The findings of JOPHIL are already proving invaluable to historians of science and philosophy. By illuminating the pathways through which Philoponus’s works resurfaced, circulated, and inspired new debates, the project provides fresh tools for understanding the cultural history of Europe between the Renaissance and the dawn of modern science. So far, JOPHIL has produced two major scholarly contributions.

First, it has delivered a detailed study of how Philoponus’s writings on natural philosophy survived and circulated in the medieval Greek world, ensuring that his ideas were preserved long enough to be rediscovered centuries later.

Second, it has compiled the first comprehensive census of the manuscripts and printed editions that transmitted his commentary on Aristotle’s Physics — the very text in which he challenged the ancient belief that void space could not exist.

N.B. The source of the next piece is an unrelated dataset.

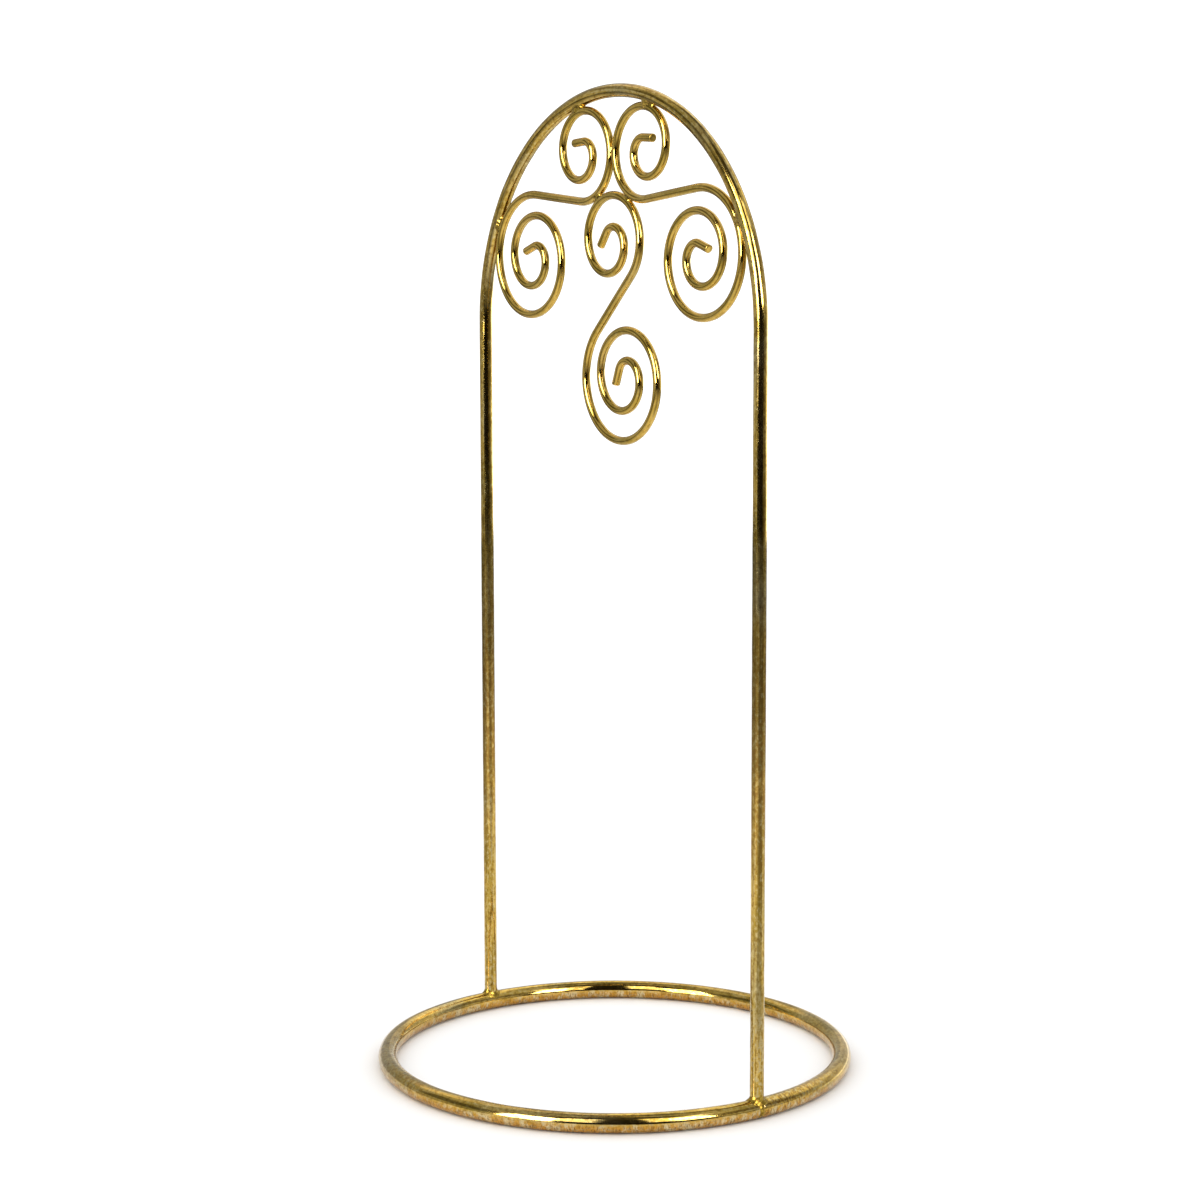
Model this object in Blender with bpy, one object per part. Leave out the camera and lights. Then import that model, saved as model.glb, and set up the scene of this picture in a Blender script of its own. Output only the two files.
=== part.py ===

Together, these achievements allow researchers to trace, step by step, the remarkable journey of Philoponus’s revolutionary ideas from late antiquity into the heart of Renaissance Europe. They reveal how early modern scholars gradually absorbed a radically new conception of space and emptiness, one that helped set the stage for the scientific breakthroughs of the 17th century.
In doing so, JOPHIL also invites us to reconsider the diverse cultural roots of European identity. By highlighting the crucial role played by Mediterranean intellectual traditions — Greek, North African, and beyond — the project shows that Europe’s scientific heritage was shaped not only within its own borders, but through centuries of exchange, translation, and dialogue across the wider Mediterranean world.